A couple of weeks ago, I had an interesting experience. Some folks from Michigan had inquired about my speaking to a group of nonprofit capacity builders about working with faith-based groups, and the similarities and differences in that work between faith-based and secular clients. I agreed, and as I write this, they are considering the possibility. During the conversation, I noted that one of the key differences between the two kinds of organizations is in the way that faith-based groups check your references and suitability for working with them.
The conversation was barely done when I got a call from a nationally recognized very conservative Christian group who is planning to provide what sounds like superb management training to boards and staff leaders of a large number of crisis nurseries across the country. The person in charge of this effort, who I will call John, was extremely pleasant, and very complimentary of my books, which apparently he has used extensively in his nonprofit education and career. He wanted to know if I was interested in providing management training to the boards and perhaps later, to the staff, based on the writings in my books.
John was very professional and very direct, asking if I knew of the belief structure of the organization, and then what my views were on the key issue at hand: abortion. I told him that everyone I knew, on all sides of the issue, wanted less abortions, and so did I, but that we probably differed on the way of getting there. We talked about his beliefs and mine, his experience and mine around abortion for perhaps 20 minutes.

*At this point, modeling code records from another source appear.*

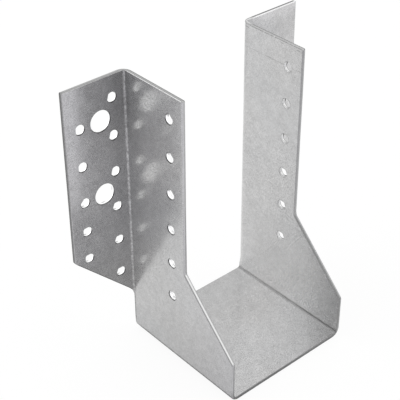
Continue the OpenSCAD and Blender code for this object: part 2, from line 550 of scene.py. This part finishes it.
# %% All faces of the sheet
count = len(cut_line)
ring = np.arange(rows - 1)[:, None] * count
strips = np.stack([ring + index, ring + following, ring + count + following, ring + count + index], -1)
strips = strips.reshape(-1, 4)
on_edge = triangles < count
punch_side = np.where(on_edge, triangles, triangles - count + rows * count)
other_side = np.where(on_edge, triangles + (rows - 1) * count, triangles - count + rows * count + len(grid))
a, b, c = (flat_points[triangles[:, k]] for k in range(3))
anticlockwise = ((b - a)[:, 0] * (c - a)[:, 1] - (b - a)[:, 1] * (c - a)[:, 0]) > 0
upward = np.where(anticlockwise[:, None], other_side, other_side[:, ::-1])
downward = np.where(anticlockwise[:, None], punch_side[:, ::-1], punch_side)
print(len(strips), "faces on the cut edges,", 2 * len(triangles), "on the two faces")

# %% Make the mesh
mesh = bpy.data.meshes.new("hanger_sheet")
corners = np.concatenate([strips.ravel(), upward.ravel(), downward.ravel()])
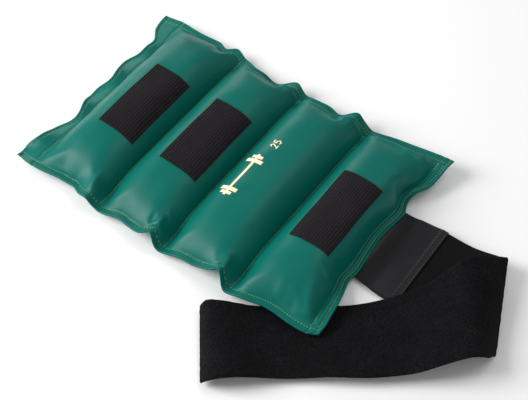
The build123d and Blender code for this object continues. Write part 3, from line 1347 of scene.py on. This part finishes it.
# The returning leg's rulings on its upper side, each from its far to its near edge.
BACK_RULINGS = (
    ((291, 45, 37), (351, -44, 14)),
    ((278, 29, 41.5), (350, -50, 20)),
    ((268, 14, 34), (346, -57, 27.5)),
    ((256, -2, 17), (338, -68, 33)),
    ((246, -16, 10), (326, -82, 31)),
    ((235, -32, 7.4), (312, -96, 23.5)),
    ((221, -50, 5.6), (297, -109, 16)),
    ((194, -76, 3.2), (265, -136, 13.5)),
    ((161, -99, 3.0), (234, -157, 12.5)),
    ((128, -125, 3.0), (204, -179, 9)),
    ((106, -143, 12.5), (176, -202, 15)),
    ((92, -154, 18.5), (158, -219, 21)),
    ((82, -161, 18), (144, -231, 19)),
    ((77, -165, 8), (132, -236, 6)),
)


@dataclass
class Strap:
    """The vinyl tab sewn under the strap hem, and the wide loop strap folded over on itself.

    A ruling is a straight line across the strap from its far to its near edge. The crease of the fold runs from
    fold_far to fold_near, and its arc starts and ends set back from there. A tab stitch is a share of the tab's
    width.
    """

    form: CuffForm
    tape: float = 2.2
    vinyl: float = 1.4
    near_y: float = -40.0
    far_y: float = 63.0
    tab_hem_x: float = 181.0
    tab_stitches: int = 22
    tab_half_stitch: float = 0.018
    fold_radius: float = 3.2
    fold_far: tuple[float, float, float] = (303.5, 65.5, 19.0)
    fold_near: tuple[float, float, float] = (350.5, -37.5, 5.8)
    fold_setback: tuple[float, float, float] = (-3.2, -1.5, 0.0)
    leg_far_z: float = 10.0
    leg_near_z: float = 2.5
    across: int = 44

    def __post_init__(self) -> None:
        """Read the tab's and the strap's place from the frame."""
        low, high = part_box("strap_tab")
        self.tab_start, self.tab_end = low[0] / MM, high[0] / MM
        self.strap_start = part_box("strap_out")[0][0] / MM
        self.lift_x = next(joint["pos_m"][0] for joint in frame["joints"] if joint["name"] == "tab_lift")

    def tab_surface(self, x: Array, v: Array) -> Array:
        """Upper side of the vinyl tab.

        Args:
            x: Distance along the strap, the same as the frame's x.
            v: From 0 at the far edge to 1 at the near edge.

        Returns:
            Points: flat under the hem, then falling to lie on the strap's start.
        """
        form = self.form
        hem = form.seam_z - 2 * form.cloth - 0.2
        start, end, over = self.tab_start, self.tab_end, self.strap_start
        knots = np.array([form.strap_seam_x, start, start + 16, over - 1, over + 2, end])
        far = np.array([hem, 6.8, 8.6, 10.9, 11.9, 11.8])
        near = np.array([hem, 6.0, 4.6, 3.3, 4.4, 4.3])
        z = np.interp(x, knots, far) * (1 - v) + np.interp(x, knots, near) * v
        z = z + 0.35 * ripple(x, 100 * v, 40, 8) * smooth(x, 196, 208) * smooth(-x, -over, -215)
        sag = 4.0 * np.sin(np.pi * np.clip((x - 186) / 60, 0, 1)) * v**6
        y = self.far_y + (self.near_y - self.far_y) * v - sag
        under = form.seam_z - form.cloth - 0.7 + form.side_lift(np.maximum(x + 6, 186), y) - smooth(x, 176, 184)
        z = z + (np.minimum(z, under) - z) * smooth(-x, -208, -190)
        return np.stack([x + 0 * v, y, np.maximum(z, 1.6)], -1)

    def tab(self, wardrobe: Wardrobe) -> list[bpy.types.Object]:
        """The vinyl tab with its turned end and sewing.

        Args:
            wardrobe: Where the finishes come from.

        Returns:
            The pieces.
        """
        usual = np.linspace(self.tab_hem_x, self.tab_end, 60)
        step_over = self.strap_start + np.linspace(-2, 3, 11)
        turned_end = self.tab_end - np.array([0.1, 0.3, 0.6, 1.0])
        xs = np.unique(np.concatenate([usual, step_over, turned_end]))
        x, v = np.meshgrid(xs, np.linspace(1, 0, 70), indexing="ij")
        width = self.far_y - self.near_y
        dropped = rounding(np.minimum(self.tab_end - x, np.minimum(v, 1 - v) * width), 0.9, 0.7)
        top = self.tab_surface(x, v)
        top[..., 2] -= dropped
        bottom = top.copy()
        bottom[..., 2] -= self.vinyl - 1.4 * dropped
        tab = slab("tab_vinyl", top, bottom)
        wardrobe.dress(tab, Finish.BLACK_VINYL, Finish.BLACK_VINYL)
        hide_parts("strap_tab", "tab_bend", "strap_anchor")
        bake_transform(tab)
        return [tab, *self.tab_rows(wardrobe)]

    def tab_rows(self, wardrobe: Wardrobe) -> list[bpy.types.Object]:
        """The two rows of stitches across the tab, by its own end and by the strap's.

        Args:
            wardrobe: Where the finishes come from.

        Returns:
            One object for each row.
        """
        rows = []
        count, half = self.tab_stitches, self.tab_half_stitch
        mid = np.linspace(0.03, 0.97, count)
        ups = np.tile([0.0, 0.0, 1.0], (count, 1))
        for label, place in (("outer", self.tab_end - 1.6), ("inner", self.strap_start + 1.6)):
            across = np.full(count, place)
            starts = self.tab_surface(across, mid - half) + 0.3 * ups
            ends = self.tab_surface(across, mid + half) + 0.3 * ups
            row = stitches(f"tab_stitches_{label}", starts, ends, ups, 0.9, 0.7)
            wardrobe.dress(row, Finish.BLACK_THREAD)
            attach(row, "strap_tab")
            rows.append(row)
        return rows

    def out_rulings(self) -> Array:
        """Rulings of the leg that runs out from the tab, as far and near points of its middle surface."""
        half = self.tape / 2
        far_y, near_y, near_z = self.far_y, self.near_y, self.leg_near_z - half
        drop = np.array(self.fold_setback) - [0.0, 0.0, self.fold_radius - half]
        far, near = self.fold_far + drop, self.fold_near + drop
        return np.array([
            [[self.strap_start, far_y, self.leg_far_z - half], [self.strap_start, near_y, near_z]],
            [[248.0, far_y, 9.9 - half], [258.0, near_y - 0.5, near_z]],
            [[272.0, far_y, 11.6 - half], [300.0, near_y + 0.5, near_z]],
            [far + [-6, 0.5, -1.0], near + [-14, -0.8, -1.2]],
            [far, near],
        ])

    def turn_rulings(self) -> Array:
        """Rulings of the turn at the fold: two thirds of a half circle, carried along the crease."""
        turns = np.linspace(0, 0.66 * np.pi, 9)[1:]
        far, near = np.array(self.fold_far), np.array(self.fold_near)
        outwards = np.cross([0.0, 0.0, 1.0], near - far)
        outwards /= np.linalg.norm(outwards)
        radius = self.fold_radius - self.tape / 2
        rise = -np.cos(turns)[:, None] * np.array([0.0, 0.0, radius])
        reach = np.sin(turns)[:, None] * outwards * radius
        settled = np.array(self.fold_setback) * (1 - np.sin(turns))[:, None]
        return np.stack([far + rise + reach + settled, near + rise + reach + settled], 1)

    def tape_mesh(self) -> bpy.types.Object:
        """The whole loop strap as one sheet: leg out, turn at the fold, a loose bulge, then low to its end.

        Its rulings are splined along the strap, and a spread of points across each, closer by the edges, gives
        the middle surface. Both sides lie half the tape's thickness off it, less at the rounded edges.

        Returns:
            The object. Slot 0 is the knitted back, slot 1 the brushed side.
        """
        out, turn, back = self.out_rulings(), self.turn_rulings(), np.array(BACK_RULINGS, float)
        back[..., 2] -= self.tape / 2
        back = np.concatenate([turn[-1:], back])
        fine = []
        for rulings, count in ((out, 45), (back, 170)):
            samples = np.linspace(0, len(rulings) - 1, count)
            fine.append(spline_through(rulings.reshape(-1, 6), samples).reshape(-1, 2, 3))
        rulings = np.concatenate([fine[0], turn, fine[1][1:]])
        v = np.linspace(0, 1, self.across)
        v = v - 0.018 * np.sin(2 * np.pi * v)
        middle = rulings[:, None, 0] * (1 - v)[None, :, None] + rulings[:, None, 1] * v[None, :, None]
        normal = np.cross(np.gradient(middle, axis=0), np.gradient(middle, axis=1))
        normal /= np.linalg.norm(normal, axis=-1, keepdims=True)
        width = np.linalg.norm(rulings[:, 1] - rulings[:, 0], axis=-1)[:, None]
        rim = np.minimum(v, 1 - v)[None, :] * width
        thin = self.tape / 2 * np.sqrt(np.clip(1 - np.clip(1 - rim / 1.1, 0, 1) ** 2, 0.06, 1))
        u = np.arange(len(rulings))[:, None] * 1.6
        uneven = 0.14 * ripple(u, v[None, :] * 100, 9, 5)
        upper = middle + normal * (thin + uneven)[..., None]
        lower = middle - normal * (thin - 0.3 * uneven)[..., None]
        return slab("loop_strap", lower, upper)

    def build(self, wardrobe: Wardrobe) -> list[bpy.types.Object]:
        """Make the tab and the strap.

        Args:
            wardrobe: Where the finishes come from.

        Returns:
            The pieces.
        """
        pieces = self.tab(wardrobe)
        strap = self.tape_mesh()
        wardrobe.dress(strap, Finish.TAPE_BACK, Finish.LOOP_TAPE)
        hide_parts("strap_out", "strap_fold", "strap_back")
        upwards = np.array([-0.02, -0.13, 1.0])
        upwards /= upwards @ upwards
        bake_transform(strap)
        return [*pieces, strap]


# ---- Studio --------------------------------------------------------------------------------------


@dataclass(frozen=True)
class Lamp:
    """A square soft light: its name, its place and side in metres, its power in watts."""

    name: str
    place: tuple[float, float, float]
    side: float
    watts: float


LAMPS = (
    Lamp("key", (-1.4, -1.0, 1.15), 1.2, 48.0),
    Lamp("top", (0.6, 0.9, 1.9), 1.2, 8.0),
    Lamp("back", (-1.5, 1.2, 0.7), 1.0, 8.0),
    Lamp("fill", (1.6, -1.0, 1.0), 1.2, 2.5),
)


@dataclass
class Studio:
    """A pale sweep of paper, four soft lights and the camera."""

    azimuth: float = 35.52
    elevation: float = 53.18
    roll: float = 0.72
    place: tuple[float, float, float] = (0.5507, -0.7183, 1.1587)
    lens: float = 89.7
    aim: tuple[float, float, float] = (0.05, -0.03, 0.0)
    paper_mm: float = 6000.0
    tooth_mm: float = 2.5
    ambient: float = 0.35

    def camera(self) -> None:
        """Set the camera at its viewing angle: it looks along minus its back vector, with its roll."""
        data = bpy.data.cameras.new("camera")
        data.lens = self.lens
        data.sensor_width = 36.0
        camera = bpy.data.objects.new("camera", data)
        bpy.context.scene.collection.objects.link(camera)
        a, e, r = np.radians([self.azimuth, self.elevation, self.roll])
        back = Vector((np.sin(a) * np.cos(e), -np.cos(a) * np.cos(e), np.sin(e)))
        level = Vector((np.cos(a), np.sin(a), 0.0))
        rise = back.cross(level)
        right = level * np.cos(r) + rise * np.sin(r)
        up = -level * np.sin(r) + rise * np.cos(r)
        turn = Matrix((right, up, back)).transposed()
        camera.matrix_world = Matrix.Translation(self.place) @ turn.to_4x4()
        bpy.context.scene.camera = camera

    def light(self, lamp: Lamp) -> None:
        """Hang a lamp and point it at the cuff.

        Args:
            lamp: The lamp.
        """
        data = bpy.data.lights.new(lamp.name, "AREA")
        data.size = lamp.side
        data.energy = lamp.watts
        light = bpy.data.objects.new(lamp.name, data)
        light.location = lamp.place
        light.rotation_mode = "QUATERNION"
        light.rotation_quaternion = (Vector(lamp.place) - Vector(self.aim)).to_track_quat("Z", "Y")
        bpy.context.scene.collection.objects.link(light)

    def floor(self) -> None:
        """A pale floor under everything."""
        corners = np.array([[-1, -1, 0], [1, -1, 0], [1, 1, 0], [-1, 1, 0]]) * self.paper_mm
        floor = mesh_piece("paper_floor", corners, np.array([[0, 1, 2, 3]]))
        material, tree, shader = new_material("white_paper_matt", {"Roughness": 0.9, "Specular IOR Level": 0.1})
        place = add_node(tree, "ShaderNodeTexCoord").outputs["Object"]
        tooth = add_node(tree, "ShaderNodeTexNoise", {"Vector": place, "Scale": 1 / (self.tooth_mm * MM)})
        tone = add_node(
            tree,
            "ShaderNodeMix",
            {"Factor": tooth.outputs["Fac"], 6: srgb("#FDFDFD"), 7: srgb("#F9F9F9")},
            data_type="RGBA",
        )
        tree.links.new(tone.outputs[2], shader.inputs["Base Color"])
        floor.data.materials.append(material)

    def build(self) -> None:
        """Make the studio."""
        scene = bpy.context.scene
        scene.view_settings.view_transform = "Standard"
        world = bpy.data.worlds.new("studio")
        scene.world = world
        world.use_nodes = True
        sky = world.node_tree.nodes["Background"]
        sky.inputs["Color"].default_value = srgb("#FFFFFF")
        sky.inputs["Strength"].default_value = self.ambient
        for lamp in LAMPS:
            self.light(lamp)
        self.floor()
        self.camera()


def main() -> None:
    """Build the cuff from left to right, then the strap and the studio."""
    logging.basicConfig(level=logging.INFO, format="%(name)s: %(message)s")
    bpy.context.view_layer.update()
    wardrobe = Wardrobe()
    form = CuffForm()
    pieces: list[bpy.types.Object] = []
    for number in (1, 2, 3, 4):
        pieces += Pocket(number, form).build(wardrobe)
    for number in (1, 2, 3):
        pieces += SeamBand(number, form).build(wardrobe)
    for number, tucked in ((1, 4.0), (2, 2.0), (4, 0.5)):
        pieces.append(HookPad(number, form, tucked=tucked).build(wardrobe))
    pieces += PrintedMark(form).build(wardrobe)
    pieces += Strap(form).build(wardrobe)
    for piece in pieces:
        LOG.info("%s: %d faces", piece.name, len(piece.data.polygons))
    Studio().build()


if __name__ == "__main__":
    main()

It was as pleasant and mature a discussion on this viscerally dividing issue as I can recall. But at the end, we agreed that my more liberal views on the issue might make it difficult for some if not all of the trainees to listen to my management advice. We parted friends.
When I got back from the U.K. on Thursday, there was a very nice letter from John, thanking me for my time, and providing me with some reading and videotapes showing what his organization was doing in the area of crisis care.
Two lessons for me here: First is that what John did was totally appropriate. The political/spiritual/ethical underpinnings of a consultant are important to the consultant's fit with the organization. He asked the right questions and in the right way. All nonprofits can learn from his actions, because you don't want to hire people of significantly different values, whether you are faith-based or not.
Second, and more important, is that even though at first glance John and I would seem to be on opposite ends of the abortion issue, we had more common ground that we thought. A lot more. That was very comforting, certainly to me, and I think to him. I have thought about the conversation a great deal, and wondered how many other issues that divide us could be brought into better perspective if only people will sit down, talk (not yell), listen (not wait for their turn to talk), and think (not kneejerk).
Certainly if we can find a common set of things we agree on in an area like abortion we can do it for the many less divisive issues that vex us. Good negotiators know that you start any effort at a settlement with first listing the things that are agreed on.
I'm going to work on that, trying to find the half-full part of the glass first when I have differing views with others. Even if we agree in the end to disagree, as John and I did, we leave knowing we did agree on something. And that is something to hold on to.